I'm SO THANKFUL that God was watching over us, last night, and I pray that he will be with those who have lost loved ones and suffered in any way with this storm system. The NOAH Weather radio kept alarming about 2 AM, and that eerie sound, alone, scared the begeezes out of me, but there were tornadoes in our county 3 times during the night, heading off to the northeast.
The weather just seems to be crazy, all OVER the nation, right now. My thoughts and prayers are with everyone.
Darlene


----------



## ee4308 (Aug 23, 2005)

Hello Gals and Guys,

Just got electricity/cable back early this evening. Thanks so much for all your prayers and concerns for us and the other families in the area. Justin was in #1 hall and escaped without any injury. He said he has never been so scared in his life and felt so close to death as he was when the roof and walls begin to fall in. The deaths all were from the #3 hall. Four of the students were personal friends of Justin (one being a HS baseball team mate), and he has had a pretty tough time dealing with the deaths. I had replaced my Tahoe TV in January with a '07 GMC 2500







and he taken the Tahoe and left me with his Tribute. Well, the Tahoe is now history, so back he goes in his Tribute. There must have been 200 - 300 vehicles destroyed in the school parking lots alone. The scoreboard from the football field was reported to have been found in Ozark, about 25 miles away. Some other Enterprise derbis was found over in Fort Gains, GA. With 150 plus mile an hour winds, there is no telling how far some things travled. Again, thanks for everyones concern and prayers.

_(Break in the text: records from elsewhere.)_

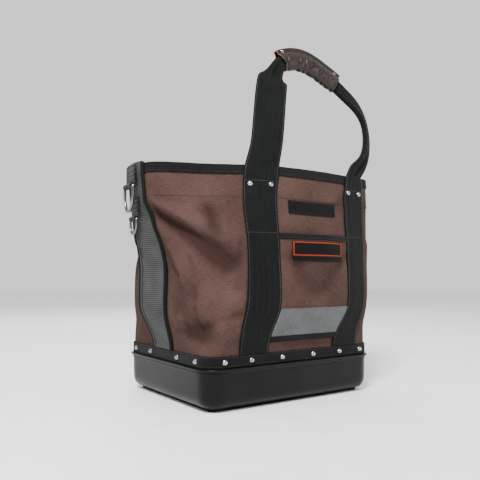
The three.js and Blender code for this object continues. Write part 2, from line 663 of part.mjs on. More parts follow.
const REFINE = 2;
const STRAP_ACROSS = [-1, 0, 1];

// The route's sections with their frames: the way along, the face and the side
function routeFrames(route) {
  const knots = route.map((section, i) => i);
  const read = (key, at) => through(knots, route.map((section) => section[key]), at);
  const place = (at) => new THREE.Vector3(
    read('x', at) * HALF_LENGTH, read('y', at) * HALF_WIDTH, RIM_HEIGHT + read('z', at) * HANDLE_RISE,
  );
  const frames = [];
  for (let step = 0; step <= (route.length - 1) * REFINE; step += 1) {
    const at = step / REFINE;
    const along = place(at + 0.05).sub(place(at - 0.05)).normalize();
    const turn = THREE.MathUtils.degToRad(read('turn', at));
    const lift = THREE.MathUtils.degToRad(read('lift', at));
    const looks = new THREE.Vector3(
      Math.cos(turn) * Math.cos(lift), Math.sin(turn) * Math.cos(lift), Math.sin(lift),
    );
    const side = new THREE.Vector3().crossVectors(along, looks).normalize();
    const face = new THREE.Vector3().crossVectors(side, along).normalize();
    const open = Math.min(Math.max(read('open', at), 0), 1);
    const width = FOLD_WIDTH + (STRAP_WIDTH - FOLD_WIDTH) * open;
    const wall = FOLD_WALL + (WEBBING - FOLD_WALL) * Math.min(1, open * 1.6);
    frames.push({ at, centre: place(at), side, face, width, wall });
  }
  return frames;
}

function freeRow(frame) {
  const edge = (t, out) => frame.centre.clone()
    .addScaledVector(frame.side, (t * frame.width) / 2)
    .addScaledVector(frame.face, out);
  return {
    inner: STRAP_ACROSS.map((t) => edge(t, -frame.wall / 2)),
    outer: STRAP_ACROSS.map((t) => edge(t, frame.wall / 2)),
  };
}

function legRows(centre, direction) {
  const rows = rowsFrom(BAND_TOP + GAP, RIM_HEIGHT).map((z) => {
    const columns = columnsFrom(centre - STRAP_EDGE, centre + STRAP_EDGE);
    const row = {
      inner: columns.map((column) => skin(column, z, standOff(z))),
      outer: columns.map((column) => skin(column, z, standOff(z) + WEBBING)),
    };
    if (direction < 0) {
      row.inner.reverse();
      row.outer.reverse();
    }
    return row;
  });
  return direction < 0 ? rows.reverse() : rows;
}

// The leather grip: a closed wrap round the folded webbing, flatter at its stitched upper edge
function gripGeometry(frames) {
  const sides = 12;
  const tallCore = FOLD_WIDTH / 2 + GRIP_SKIN_GAP;
  const deepCore = FOLD_WALL / 2 + GRIP_SKIN_GAP;
  const outline = (frame, tall, deep, square) => {
    const ring = [];
    for (let k = sides; k > 0; k -= 1) {
      const angle = (2 * Math.PI * (k - 0.5)) / sides;
      const c = Math.cos(angle);
      const s = Math.sin(angle);
      const swell = (Math.abs(c) ** square + Math.abs(s) ** square) ** (-1 / square);
      ring.push(frame.centre.clone()
        .addScaledVector(frame.side, c * swell * tall)
        .addScaledVector(frame.face, s * swell * deep));
    }
    return ring;
  };
  const neck = (i) => GRIP_NECK + (1 - GRIP_NECK) * smooth(i / (frames.length * GRIP_NECK_SHARE));
  const outer = frames.map((frame, i) => outline(frame, (neck(i) * GRIP_TALL) / 2, GRIP_DEEP / 2, 2.6));
  const inner = frames.map((frame) => outline(frame, tallCore * 1.08, deepCore * 1.3, 5)).reverse();
  return loft([...outer, ...inner], true);
}

function rivetGeometry(normal, place) {
  const profile = [[0, 0], [1, 0], [1, 0.25], [0.72, 0.75], [0, 1]];
  const points = profile.map(([r, h]) => new THREE.Vector2(r * RIVET_RADIUS, h * RIVET_RISE));
  const geometry = new THREE.LatheGeometry(points, RIVET_SIDES);
  geometry.deleteAttribute('normal');
  geometry.deleteAttribute('uv');
  geometry.applyQuaternion(new THREE.Quaternion().setFromUnitVectors(
    new THREE.Vector3(0, 1, 0), normal.clone().normalize(),
  ));
  geometry.translate(place.x, place.y, place.z);
  const merged = mergeVertices(geometry, 1e-4);
  const index = merged.index.array;
  const kept = [];
  for (let i = 0; i < index.length; i += 3) {
    const [a, b, c] = [index[i], index[i + 1], index[i + 2]];
    if (a !== b && b !== c && a !== c) kept.push(a, b, c);
  }
  merged.setIndex(kept);
  return merged;
}

function rivetOnSkin(name, around, z, out) {
  const place = skin(around, z, out);
  const side = skin(around + 3 / GIRTH, z, out).sub(skin(around - 3 / GIRTH, z, out));
  const rise = skin(around, z + 3, out).sub(skin(around, z - 3, out));
  addMesh(name, rivetGeometry(new THREE.Vector3().crossVectors(side, rise), place), steel);
}

// Both handles: one length of webbing from the band up a leg, through the grip and down the other leg;
// heads tells which face of the webbing the grip's rivets stand on
const HANDLES = [
  { name: 'front', route: FRONT_ROUTE, up: FRONT_LEFT, down: FRONT_RIGHT, heads: 1 },
  { name: 'back', route: BACK_ROUTE, up: BACK_RIGHT, down: BACK_LEFT, heads: -1 },
];
for (const { name, route, up, down, heads } of HANDLES) {
  const frames = routeFrames(route);
  addMesh(`strap_${name}`, slab([
    ...legRows(up, 1), ...frames.map(freeRow), ...legRows(down, -1),
  ]), webbing);
  const start = route.findIndex((section) => section.grip === 'start');
  const end = route.findIndex((section) => section.grip === 'end');
  const held = frames.filter((frame) => frame.at >= start && frame.at <= end);
  addMesh(`grip_${name}`, gripGeometry(held), leather);
  for (const [side, frame] of [['left', held[1]], ['right', held[held.length - 2]]]) {
    const way = frame.face.clone().multiplyScalar(heads);
    const seat = frame.centre.clone().addScaledVector(way, GRIP_DEEP / 2 + GAP);
    addMesh(`grip_rivet_${name}_${side}`, rivetGeometry(way, seat), steel);
  }
  for (const [leg, centre] of [['up', up], ['down', down]]) {
    for (const [side, way] of [['a', -1], ['b', 1]]) {
      const around = centre + (way * STRAP_RIVET_OFFSET) / GIRTH;
      const z = RIM_HEIGHT - STRAP_RIVET_DROP;
      rivetOnSkin(`strap_rivet_${name}_${leg}_${side}`, around, z, standOff(z) + WEBBING + GAP * 2);
    }
  }
}

// Rivets through the band, in rows along the front, back and ends
const FRONT_RIVETS = [-0.806, -0.5275, -0.1855, 0.1855, 0.5275, 0.806];
const END_RIVETS = [-0.723, -0.326, 0.326, 0.723];
function aroundOf(x, y) {
  const across = BAG_HALF_LENGTH - BAG_CORNER;
  const halfGirth = GIRTH / 2;
  if (x === null) return (y < 0 ? -y : GIRTH - y) / GIRTH;
  return (y < 0 ? SIDE_RUN + CORNER_RUN + across + x : halfGirth + SIDE_RUN + CORNER_RUN + across - x) / GIRTH;
}
const rivetHeight = LIP_HEIGHT + BAND_RISE / 2;
FRONT_RIVETS.forEach((share, i) => {
  const x = share * HALF_LENGTH;
  rivetOnSkin(`rivet_front_${i + 1}`, aroundOf(x, -1), rivetHeight, GAP * 2 + BAND_WALL);
  rivetOnSkin(`rivet_back_${i + 1}`, aroundOf(x, 1), rivetHeight, GAP * 2 + BAND_WALL);
});
END_RIVETS.forEach((share, i) => {
  const y = share * HALF_WIDTH;
  rivetOnSkin(`rivet_left_${i + 1}`, aroundOf(null, y), rivetHeight, GAP * 2 + BAND_WALL);
  rivetOnSkin(`rivet_right_${i + 1}`, 0.5 + y / GIRTH, rivetHeight, GAP * 2 + BAND_WALL);
});

// A ring hangs by its straight bar in the loop at the foot of a webbing tab
function addRing(ring) {
  const around = LEFT_STRIP + ring.along / GIRTH;
  const z = RIM_HEIGHT - ring.below;
  const out = outward(around, z + ring.tabRise);
  const angle = Math.atan2(out.y, out.x) - Math.PI;
  const barrel = ring.wire / 2 + BAR_CLEARANCE;
  const wrap = barrel + TAB_WALL;
  let seat = 0;
  for (const height of [0, 0.25, 0.5, 0.75, 1].map((share) => z + share * ring.tabRise)) {
    for (const side of [-1, -0.5, 0, 0.5, 1]) {
      const column = around + (side * ring.tabWidth) / 2 / GIRTH;
      const face = skin(column, height, standOff(height) + WEBBING);
      seat = Math.max(seat, face.x * out.x + face.y * out.y);
    }
  }
  const middle = skin(around, z);
  const stand = seat + GAP + TAB_SEAT + wrap - (middle.x * out.x + middle.y * out.y);
  const bar = new THREE.Vector3(middle.x + out.x * stand, middle.y + out.y * stand, z);
  const shape = new THREE.Shape();
  shape.moveTo(wrap, 0);
  shape.lineTo(wrap, ring.tabRise);
  shape.lineTo(wrap - TAB_WALL, ring.tabRise);
  shape.lineTo(wrap * Math.cos(1.1), wrap * Math.sin(1.1));
  shape.absarc(0, 0, wrap, 1.1, Math.PI * 2, false);
  const hole = new THREE.Path();
  hole.absarc(0, 0, barrel, 0, Math.PI * 2, true);
  shape.holes.push(hole);
  const tab = new THREE.ExtrudeGeometry(shape, { depth: ring.tabWidth, bevelEnabled: false, curveSegments: 7 });
  tab.translate(0, 0, -ring.tabWidth / 2);
  tab.rotateX(Math.PI / 2);
  tab.rotateZ(angle);
  tab.translate(bar.x, bar.y, bar.z);
  tab.deleteAttribute('normal');
  tab.deleteAttribute('uv');
  addMesh(`ring_tab_${ring.name}`, mergeVertices(tab, 1e-4), ribbed);

  const halfBar = ring.tabWidth / 2 + GAP + ring.wire / 2;
  const path = [[-halfBar, 0], [0, 0], [halfBar, 0]];
  const bends = 12;
  for (let k = 1; k < bends; k += 1) {
    const bend = (Math.PI * k) / bends;
    const widen = Math.sin(bend) ** 0.7;
    path.push([halfBar * Math.cos(bend), -ring.depth * widen]);
  }
  const rings = path.map(([y, drop], i) => {
    const [ay, az] = path[(i + path.length - 1) % path.length];
    const [by, bz] = path[(i + 1) % path.length];
    const before = new THREE.Vector2(y - ay, drop - az).normalize();
    const after = new THREE.Vector2(by - y, bz - drop).normalize();
    const along = before.clone().add(after).normalize();
    const stretch = 1 / Math.max(along.dot(after), 0.6);
    const wire = [];
    for (let k = 0; k < WIRE_SIDES; k += 1) {
      const turn = (2 * Math.PI * k) / WIRE_SIDES;
      const beside = (Math.cos(turn) * ring.wire * stretch) / 2;
      const point = new THREE.Vector3((Math.sin(turn) * ring.wire) / 2, y - along.y * beside, drop + along.x * beside);
      wire.push(point.applyAxisAngle(new THREE.Vector3(0, 0, 1), angle).add(bar));
    }
    return wire;
  });
  addMesh(`d_ring_${ring.name}`, loft(rings, true), ringSteel);
}
addRing(UPPER_RING);
addRing(LOWER_RING);

export default tote;
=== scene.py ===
"""Open top tool tote: a canvas bag riveted to a moulded tray, with webbing straps and leather grips.

Metres, +Z up, the pocket side towards -Y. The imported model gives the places. The fabric's surface is
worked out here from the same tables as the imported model, and every piece sewn on it follows it.
"""
import json
import math

import bmesh
import bpy
import numpy as np
from mathutils import Matrix, Vector


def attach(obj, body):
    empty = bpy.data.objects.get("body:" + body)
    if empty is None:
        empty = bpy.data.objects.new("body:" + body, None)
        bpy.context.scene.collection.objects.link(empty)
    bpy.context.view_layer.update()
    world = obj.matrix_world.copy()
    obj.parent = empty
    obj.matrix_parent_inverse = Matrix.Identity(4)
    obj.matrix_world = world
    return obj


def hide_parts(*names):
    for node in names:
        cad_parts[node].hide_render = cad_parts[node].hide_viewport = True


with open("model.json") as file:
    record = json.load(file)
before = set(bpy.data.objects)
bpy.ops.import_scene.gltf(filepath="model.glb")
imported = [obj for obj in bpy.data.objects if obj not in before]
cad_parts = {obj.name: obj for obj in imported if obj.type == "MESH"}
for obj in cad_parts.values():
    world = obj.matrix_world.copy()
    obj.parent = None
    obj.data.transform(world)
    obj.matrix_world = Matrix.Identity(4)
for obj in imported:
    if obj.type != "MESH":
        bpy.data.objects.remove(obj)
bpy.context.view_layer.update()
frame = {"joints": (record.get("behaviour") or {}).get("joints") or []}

MM = 0.001
BODY = "tote"

# Tray
HALF_LENGTH = 172.5 * MM
HALF_WIDTH = 141 * MM
TRAY_CORNER = 32 * MM
LIP_PROUD = 5.5 * MM
LIP_HEIGHT = 64 * MM

# Bag
GAP = 0.3 * MM
FABRIC = 2 * MM
RIM_HEIGHT = 380 * MM
BAND_TOP = 82 * MM
BAND_WALL = 1.8 * MM
SHAPED_ABOVE_BAND = 68 * MM
BINDING_WALL = 1.5 * MM
BINDING_FOOT = 363 * MM
BINDING_OUT = GAP + BINDING_WALL
BINDING_APPROACH = 16.5 * MM
HEM_STITCH = 325 * MM
HEM_STEP = 0.7 * MM
HEM_EASE = 2.5 * MM
RIVET_ROW = 347 * MM

# Webbing
WEBBING = 2.4 * MM
STRAP_WIDTH = 54 * MM
STRIP_WIDTH = 48 * MM
PIPING_WIDTH = 6 * MM

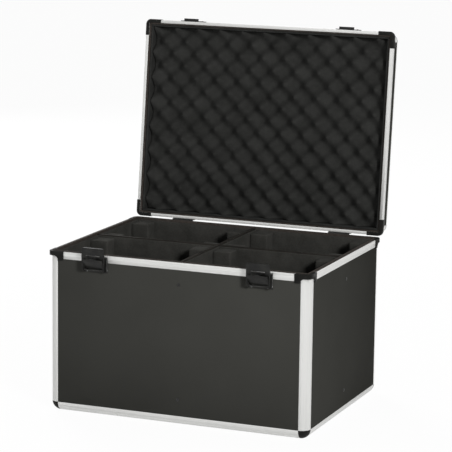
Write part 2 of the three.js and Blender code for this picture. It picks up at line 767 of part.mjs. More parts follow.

We are ok, but there are so many other families here that need your continued prayers. Please remember them, and thanks again. Eugene


----------



## skippershe (May 22, 2006)

I'm so glad to hear that you and your son are safe...
My heart goes out to all the families lost their loved ones...
I hope and pray that someday they can rebuild their lives and put this horrific tragedy behind them.

Dawn


----------



## Not Yet (Dec 13, 2004)

Glad to here everyone is okay. Any report from Rucker? Did any of the airfields get hit? No call from my realtor yet - hope that means my house is still there.

First night my family spent in FT Campbell the guest lodging had the top floor torn off - my 4 month old was asleep on the bed. I can sympathize with your son's fear.

J


----------



## ee4308 (Aug 23, 2005)

We were allowed in the school parking lots this morning to view the vehicles and remove items from them. This is my son Justin taking a last look at his Tahoe.







I think the look on his face says a lot.










Some other pics *HERE* if interested.


----------



## mswalt (Sep 14, 2004)

ee4308,

So glad to hear your son is fine and only suffering form a wounded spirit from his loss. I'm sure he'll bounce back.

Best of luck to y'all in the recovery process.

Mark


----------



## skippershe (May 22, 2006)

Please tell your son that he is in our thoughts and prayers as he recovers from this most devastating event in his life.

Somebody upstairs was definitely watching over him that day


----------



## Lady Di (Oct 28, 2005)

I am so sorry your son had to go through that kind of an ordeal, and then to loose four friends. My condolences to him and to all who are suffering through this time.

These are memories that will last a lifetime, but will eventually fade to a bearable level. Let him grieve. It will help with the healing process.

I will keep all who are suffering from this event in my prayers.


----------



## kbrazielTx (Apr 29, 2004)

It is a small world. Our youth minister left after services here in Texas on Sunday to attend one of the students funerals on Monday. The cars and destroyed buildings can be replaced and the memories of each lost will last a lifetime. I cannot imagine what Justin must be feeling and I pray that his thoughts are about the fun things at school and not the terrible ordeal he went through.

Let us know if anything is needed as our Youth Group will be happy to help in anyway...

God Bless from Texas

KB


----------



## PDX_Doug (Nov 16, 2004)

ee4308,

Wow! What a nightmare! Thank God your son made it through OK.
Our thoughts are with you, and all the people in your community.

Happy Trails,
Doug


----------



## mountainlady56 (Feb 13, 2006)

Tell Justin he's still in my thoughts and prayers. Also tell him that the Tahoe is just a material thing and can be replaced. He's SO lucky he wasn't driving that thing when the tornado hit!!







God was definitely watching over him.








BTW, he's a good lookin' young man, Eugene!!







I know you're proud of him!!
Darlene


----------



## ee4308 (Aug 23, 2005)

Thanks for all the thoughts and prayers. Funerals for all the students that died have now been conducted and school will be starting back next wed. The Junior college here will be letting the high school use some of the space there for the remander of the year. Hopefully all the students can begin to move forward and try to put this awful experience behind them. Thanks again, all.


----------



## RizFam (Feb 25, 2006)

Thanks Eugene for the update you are all still in my thoughts & prayers.


----------



## Thor (Apr 7, 2004)

Thank you for the update.

We are all glad that you and your family are all ok.

Thor


----------